―と言いますと、2度目は?
内藤 最初の世界挑戦です。引き分けの後は再び新人王戦に挑戦してタイトルを獲得、引き分けに終わりましたが日本王座にも挑戦しました。そんな中で27歳の時、タイに行ってポンサクレック・シンワンチャー(ウォンジョンカム)と戦うチャンスを頂けたのですが、たったの34秒で負けてしまいました。その時に思ったのは、はっきり言ってレベルが違うなということ。練習していたことはできていたのに、さらにその上を行かれてしまっていたのです。ポンサクレックにはその後もう一度挑戦するのですが、やっぱり負けて・・・。その時点で潮時と感じ、ボクシングは辞める気でした。結局は続けるんですけどね。
―では、そこで内藤さんを引き留めたものとは何だったのでしょうか。
内藤 フィリピン人のパートナーに引退の報告に行ったら、彼らが言うんですよ。「何で辞めるんだ、まだできるだろ?」って。最初は「コノヤロー、人の気も知らないで」って思ったんですけど(笑)、だんだん彼らのポジティブな考えが好きになってきちゃって。ネガティブ人間だった自分にとって、彼らの前向きさがすごく心地よかったんです。「またあいつらと練習したいな」と思って、現役を続行。そしてジムの会長などの尽力もあってポンサクレックに3度目の挑戦をするチャンスを頂き、ようやく勝って世界王者になることができました。もう33歳を間近に控えた時でしたね。

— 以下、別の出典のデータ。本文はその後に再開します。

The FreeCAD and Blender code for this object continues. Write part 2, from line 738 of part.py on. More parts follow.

―3度目の挑戦の時は、ディスカウントストアのドン・キホーテさんのスポンサードが話題になりましたよね。
内藤 世界戦というのはすごくお金がかかるので、ドン・キホーテさんがスポンサーになって頂けなければ世界戦の開催すらできませんでした。本当に感謝していますし、だからこそ、「こんな俺のために、これだけ応援してくれる人がいる。期待を裏切ることはできない」って思ったんです。

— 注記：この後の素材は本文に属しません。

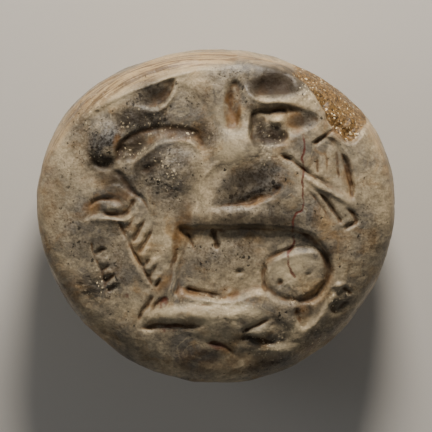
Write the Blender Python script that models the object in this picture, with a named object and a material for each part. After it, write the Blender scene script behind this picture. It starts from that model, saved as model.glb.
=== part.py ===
# Stamp seal of pale veined stone, lying on its domed back with the carved face up.
# +Z is up out of the face, +X to the right of the design and +Y to its top.
# The origin is in the middle of the small flat spot that the seal lies on.
# Sizes are in millimetres and turned to metres where the mesh is made.
import bmesh
import bpy
import numpy as np
from mathutils import Matrix

metresPerMm = 0.001

# Stone
width = 25.0             # across the design, left to right
height = 23.4            # across the design, bottom to top
thickness = 11.4         # flat spot to the top of the face
girdleHeight = 6.2       # level of the widest outline above the flat spot
faceCrown = 0.9          # rise of the face from its rim to its middle
flatSpotWidth = 9.5      # ground flat on the back, left to right
backFullness = 2.3       # 2 is an ellipse, more is a squarer dome
leftShoulder = 3.6       # roundness of the shoulder at the lower left, low is rounder
topShoulder = 13.0       # the same at the upper left, where the edge is crisp
threeCorners = 0.024     # share of the radius that three gentle corners add and the sides between lose
twoQuarters = 0.010      # share that the upper left and lower right add and the other quarters lose
heelFullness = 0.022     # share added again at the lower left, where the stone is fullest
heelAngle = 212          # degrees, anticlockwise from the right

# String hole, bored from side to side through the back
boreDiameter = 2.3
boreFloor = 2.1          # stone left between the bore and the flat spot
boreSides = 28

# Carving
carvingDepth = 0.8       # of the deepest cut
chipDepth = 0.55         # flake lost from the upper right edge
gridColumns = 250        # the design is drawn on a grid this many steps wide
gridRows = 234           # and this many steps high, with its middle at 0, 0

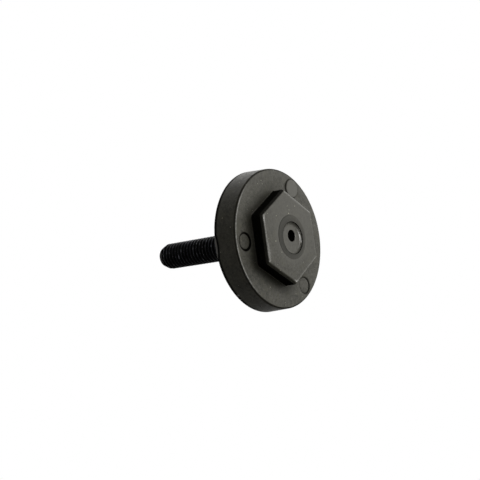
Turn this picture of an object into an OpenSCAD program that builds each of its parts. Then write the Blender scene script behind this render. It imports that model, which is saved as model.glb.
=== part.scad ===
// Blade bolt: a steel bolt with a plastic spanner head and clamping flange moulded over it.
// It stands on its hexagon: the end face of the hexagon is z = 0, and the threaded shank points up.

/* [Flange] */
// Radius of the flange at its front face, on the hexagon's side
flange_r = 20.3; // [17:0.1:26]
// How much wider the rim is at its back edge, the moulding draft
rim_draft = 0.4; // [0:0.1:1]
// Thickness of the flange
flange_t = 7.2; // [6:0.1:12]
// Rounding of the rim's front edge
front_edge_r = 0.5; // [0.2:0.1:1.5]
// Rounding of the rim's back edge
back_edge_r = 0.3; // [0.2:0.1:1.5]

/* [Spanner hexagon] */
// Width across the flats of the moulded hexagon
hex_flats = 24; // [19:0.5:29]
// Height of the hexagon in front of the flange
hex_h = 3.8; // [3:0.1:8]
// Rounding of the hexagon's six corners
hex_corner_r = 0.9; // [0.2:0.1:2]
// How far the bevel reaches in over the hexagon's end face
hex_bevel = 0.5; // [0.1:0.05:0.8]
// How far the bevel reaches down the hexagon's flats
hex_bevel_h = 0.75; // [0.1:0.05:1.2]

/* [Centre of the hexagon] */
// Diameter of the shallow dish round the centre
dish_d = 12.8; // [11:0.2:17]
// How far the dish sits off the bolt's axis, along X and Y
dish_shift = [0.5, 0.5]; // [0:0.1:0.8]
// Depth of that dish at the pocket's edge
dish_depth = 0.15; // [0.05:0.05:0.3]
// Diameter of the pocket's mouth inside the dish
pocket_d = 9.2; // [8:0.2:10.6]
// How far the pocket sits off the bolt's axis, along X and Y
pocket_shift = [0.9, 1]; // [0:0.1:1]
// Depth of the pocket below the hexagon's end face
pocket_depth = 0.8; // [0.8:0.05:1.5]
// Diameter of the flat part of the pocket's floor
pocket_floor_d = 7.4; // [6:0.2:7.8]
// How far the floor curves up from there to the pocket's wall
pocket_floor_rise = 0.45; // [0.1:0.05:0.5]
// Diameter of the hole that the mould's locating pin leaves
pin_hole_d = 3.4; // [2:0.1:4]
// How far that hole sits off the bolt's axis, along X and Y
pin_hole_shift = [1.5, 0.6]; // [0:0.1:1.5]

/* [Ejector pads] */
// Diameter of each round ejector mark on the flange's front face
pad_d = 4.8; // [3:0.1:5.6]
// Distance from each mark's edge to the flange's edge
pad_margin = 1.3; // [1.2:0.1:2]
// How far the pattern of marks sits off the bolt's axis, along X and Y
pad_shift = [0.4, 0.3]; // [0:0.1:0.4]
// Depth of each sunk mark
pad_depth = 0.15; // [0.05:0.05:0.5]
// How much wider the one mark is that stands proud
proud_extra_d = 0.8; // [0:0.1:0.8]
// Height of that mark
pad_rise = 0.25; // [0.05:0.05:0.3]
// Angle of the first of the three marks
pad_angle = 90; // [0:30:330]

/* [Marks on the rim] */
// Angle of the cut-off gate on the rim's back edge
gate_angle = 209; // [0:1:359]
// Radius of the gate's round outline
gate_r = 11; // [6:0.5:16]
// How far the outline reaches from the back edge towards the front
gate_reach = 1.4; // [0.5:0.1:3]
// Depth of the gate's mark below the rim
gate_depth = 0.25; // [0.1:0.05:0.5]
// Angle of the small chip on the rim
chip_angle = 165; // [0:1:359]
// Radius of the ball that cuts the chip
chip_r = 0.7; // [0.4:0.1:1]
// How far the ball's centre lies outside the rim
chip_out = 0.4; // [0:0.05:0.4]
// Distance of the chip's centre from the flange's back face
chip_reach = 0.8; // [0.2:0.1:3]

/* [Steel bolt] */
// Nominal diameter of the thread
bolt_d = 8; // [6:1:10]
// Length of the bolt under its own head
bolt_l = 40; // [30:1:60]
// Width across the flats of the steel head inside the moulding
steel_head_flats = 13; // [10:0.5:16]
// Height of the steel head
steel_head_h = 5.3; // [4:0.1:6.4]
// How far the neck between the steel head and the thread lies below the thread's crests
neck_cut = 0.4; // [0.2:0.05:0.8]
// How far the thread starts inside the moulding
thread_inset = 0.1; // [0.05:0.05:0.5]
// Length of the taper at the shank's tip
tip_l = 2.2; // [1:0.1:4]
// How far the edge of the tip's flat end lies below the thread's crests
tip_cut = 1; // [0.5:0.1:1.6]

/* [Fit] */
// Plastic between the steel head and the flange's back face
back_wall = 1.7; // [1:0.1:3]
// Gap between the steel and the plastic moulded round it
mould_gap = 0.02; // [0.01:0.01:0.1]

/* [Hidden] */

round_fn = 128;
arc_steps = 8;
cut_over = 1;
pad_count = 3;
proud_pad = 2;
rim_cut_fn = 96;

back_z = hex_h + flange_t;
back_r = flange_r + rim_draft;
under_head_z = back_z - back_wall;
steel_head_z = under_head_z - steel_head_h;
thread_z = back_z - thread_inset;
tip_z = under_head_z + bolt_l;
pad_pitch_r = flange_r - pad_margin - pad_d / 2;
bolt_r = bolt_d / 2;
neck_r = bolt_r - neck_cut;

plastic = [0.24, 0.235, 0.215];
black_steel = [0.06, 0.06, 0.07];

// Radius at the corners of a hexagon that is this wide across its flats
function corner_radius(flats) = flats / 2 / cos(30);

// Points of a circular arc about the centre c, from angle a to angle b
function arc(c, r, a, b) = [for (i = [0 : arc_steps]) c + r * [cos(a + (b - a) * i / arc_steps),
                                                              sin(a + (b - a) * i / arc_steps)]];

// Half profile of the flange, from the axis out: front face, rounded rim with its draft, back face
module flange_profile() {
    lean = atan2(rim_draft, flange_t);
    front_c = [flange_r - front_edge_r * tan((90 - lean) / 2), hex_h + front_edge_r];
    back_c = [back_r - back_edge_r * tan((90 + lean) / 2), back_z - back_edge_r];
    polygon(concat([[0, hex_h]],
                   arc(front_c, front_edge_r, -90, -lean),
                   arc(back_c, back_edge_r, -lean, 90),
                   [[0, back_z]]));
}

// Outline of the hexagon, with a corner on +X and its corners rounded
module hex_outline() {
    centre_r = corner_radius(hex_flats) - hex_corner_r / cos(30);
    polygon([for (k = [0 : 5]) each arc(centre_r * [cos(60 * k), sin(60 * k)], hex_corner_r,
                                        60 * k - 30, 60 * k + 30)]);
}

// Hexagon with a bevel round its end face at z = 0: one cut along each flat and one across each corner
module spanner_hex() {
    corner_reach = corner_radius(hex_flats) - hex_corner_r / cos(30) + hex_corner_r;
    difference() {
        linear_extrude(hex_h + front_edge_r) hex_outline();
        for (k = [0 : 11]) {
            reach = k % 2 == 0 ? corner_reach : hex_flats / 2;
            rotate([0, 0, 30 * k]) translate([reach - hex_bevel, 0, 0])
                rotate([0, atan2(hex_bevel, hex_bevel_h), 0])
                translate([0, -hex_flats / 2, -hex_flats / 4])
                cube([hex_flats / 2, hex_flats, hex_flats / 2]);
        }
    }
}

// Everything that is sunk in the hexagon's end face: dish, pocket whose floor curves up to its wall, pin hole
module centre_recess() {
    curve_run = (pocket_d - pocket_floor_d) / 2;
    curve_r = (curve_run ^ 2 + pocket_floor_rise ^ 2) / 2 / pocket_floor_rise;
    curve_c = [pocket_floor_d / 2, pocket_depth - curve_r];
    translate([dish_shift.x, dish_shift.y, 0])
        rotate_extrude($fn = round_fn)
        polygon([[0, -cut_over], [dish_d / 2, -cut_over], [dish_d / 2, 0], [pocket_d / 2, dish_depth],
                 [0, dish_depth]]);
    translate([pocket_shift.x, pocket_shift.y, 0])
        rotate_extrude($fn = round_fn)
        polygon(concat([[0, -cut_over], [pocket_d / 2, -cut_over]],
                       arc(curve_c, curve_r, acos(curve_run / curve_r), 90),
                       [[0, pocket_depth]]));
    translate([pin_hole_shift.x, pin_hole_shift.y, 0])
        cylinder(d = pin_hole_d, h = steel_head_z + mould_gap, $fn = round_fn);
}

// Round disc of diameter d where the k-th ejector pin met the flange's front face, from one height to another
module ejector_pad(k, d, from_z, to_z) {
    turn = pad_angle + 360 / pad_count * k;
    translate([pad_shift.x, pad_shift.y, from_z])
        translate(pad_pitch_r * [cos(turn), sin(turn), 0])
        cylinder(d = d, h = to_z - from_z, $fn = round_fn);
}

// Shallow mark of the cut-off gate: a round outline that follows the rim at one depth
module gate_mark() {
    intersection() {
        rotate([0, 0, gate_angle])
            translate([flange_r - gate_r, 0, back_z + gate_r - gate_reach])
            rotate([0, 90, 0]) cylinder(r = gate_r, h = 2 * gate_r, $fn = rim_cut_fn);
        difference() {
            cylinder(r = back_r + cut_over, h = back_z + cut_over, $fn = round_fn);
            translate([0, 0, -cut_over])
                cylinder(r = back_r - gate_depth, h = back_z + 3 * cut_over, $fn = round_fn);
        }
    }
}

// Small chip broken out of the rim near its back edge
module rim_chip() {
    rotate([0, 0, chip_angle]) translate([back_r + chip_out, 0, back_z - chip_reach])
        sphere(r = chip_r, $fn = 48);
}

// Space that the steel head, its neck and the start of the thread take up in the moulding
module steel_cavity() {
    translate([0, 0, steel_head_z - mould_gap])
        cylinder(r = corner_radius(steel_head_flats + 2 * mould_gap),
                 h = steel_head_h + 2 * mould_gap, $fn = 6);
    translate([0, 0, steel_head_z])
        cylinder(r = neck_r + mould_gap, h = back_z - steel_head_z + cut_over, $fn = round_fn);
    translate([0, 0, thread_z - mould_gap])
        cylinder(r = bolt_r + mould_gap, h = thread_inset + mould_gap + cut_over, $fn = round_fn);
}

// Plastic head: flange and spanner hexagon in one moulding
module moulded_head() {
    color(plastic) difference() {
        union() {
            difference() {
                rotate_extrude($fn = round_fn) flange_profile();
                for (k = [0 : pad_count - 1])
                    if (k != proud_pad) ejector_pad(k, pad_d, hex_h - cut_over, hex_h + pad_depth);
                gate_mark();
                rim_chip();
            }
            ejector_pad(proud_pad, pad_d + proud_extra_d, hex_h - pad_rise, hex_h + cut_over);
            spanner_hex();
        }
        centre_recess();
        steel_cavity();
    }
}

// Steel bolt: hexagon head and neck inside the moulding, shank at the thread's outer diameter, tapered tip
module steel_bolt() {
    color(black_steel) union() {
        translate([0, 0, steel_head_z])
            cylinder(r = corner_radius(steel_head_flats), h = steel_head_h, $fn = 6);
        translate([0, 0, under_head_z - cut_over])
            cylinder(r = neck_r, h = back_wall + 2 * cut_over, $fn = round_fn);
        translate([0, 0, thread_z]) cylinder(r = bolt_r, h = tip_z - tip_l - thread_z, $fn = round_fn);
        translate([0, 0, tip_z - tip_l]) cylinder(r1 = bolt_r, r2 = bolt_r - tip_cut, h = tip_l, $fn = round_fn);
    }
}

moulded_head();
steel_bolt();
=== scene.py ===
"""Blade bolt: a steel bolt whose own head is buried in a nylon flange with a spanner hexagon.

The bolt stands on its hexagon, whose end face is z = 0, and the shank points up. Both pieces are new
skins worked out on grids round the axis: the moulding, with its rounded edges, centre recess, ejector
marks and rim marks, and the bolt, with a true helical thread. Sizes in the classes are in millimetres
and are turned into metres where a mesh is made. Angles in their fields are in degrees from +X.
"""

import logging
import math
from dataclasses import dataclass, field
from enum import Enum

import bmesh
import bpy
import numpy as np
from mathutils import Matrix, Vector


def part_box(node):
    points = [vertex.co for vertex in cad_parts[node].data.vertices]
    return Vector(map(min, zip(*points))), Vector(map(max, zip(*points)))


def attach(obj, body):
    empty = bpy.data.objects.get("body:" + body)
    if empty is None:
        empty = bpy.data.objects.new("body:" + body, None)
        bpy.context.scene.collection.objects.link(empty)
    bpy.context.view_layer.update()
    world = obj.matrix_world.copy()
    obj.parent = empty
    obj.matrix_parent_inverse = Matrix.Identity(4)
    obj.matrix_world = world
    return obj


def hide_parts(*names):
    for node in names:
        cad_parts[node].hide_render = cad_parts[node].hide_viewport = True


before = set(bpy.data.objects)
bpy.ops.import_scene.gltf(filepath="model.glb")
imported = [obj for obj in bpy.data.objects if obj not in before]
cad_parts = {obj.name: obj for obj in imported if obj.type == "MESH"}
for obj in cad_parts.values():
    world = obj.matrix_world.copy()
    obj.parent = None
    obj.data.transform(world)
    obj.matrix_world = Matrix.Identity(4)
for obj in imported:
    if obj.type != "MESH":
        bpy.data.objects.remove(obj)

Array = np.ndarray
Values = np.ndarray | float
Pair = tuple[float, float]
Colour = tuple[float, float, float, float]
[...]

この時だけでなく、僕は常にプロとして、お客さんのことを考えてボクシングをしてきました。試合以外でも、時にはポスターを自分で作って注目を浴びようとしたことも。そして、ボクシングのチケットは安いものではないにもかかわらず、お客さんはわざわざお金と時間を割いて僕の試合を見に来てくれるわけです。だから僕はプロとしてふさわしい試合を見せなければいけません。無様な姿は見せられませんし、準備を怠るわけにも、ましてや試合中に諦めるわけにもいきません。死にもの狂いでトレーニングをして、苦しい時もお客さんやスポンサーさん、そして家族、応援してくれる人の存在を思い出して戦いました。その集大成が、世界王者という結果に繋がったのかなと。
―世界王者になられて、変わったことはありましたか?
内藤 生活は確かに大きく変わりましたが、同時に心境の変化も大きかったです。まず、応援してくれた人たちに少しは恩返しができたかな、と感じました。しかしそれで終わりではなく、もっともっと喜ばせたいという気持ちは強くなりましたね。ですから、時にはトレーニングのし過ぎで周りから止められることも。常に「まだまだ」「まだまだ」と思いながら練習をしていました。これは母の教えによるところも大きいと思います。
ちなみに、僕は母には一度も褒めてもらったことがないんです。日本タイトルを取った時も、世界タイトルを取った時も。でも、母に自分を褒めさせたかったというのは自分のモチベーションでもありました。それは結局、叶わなかったのですが(笑)。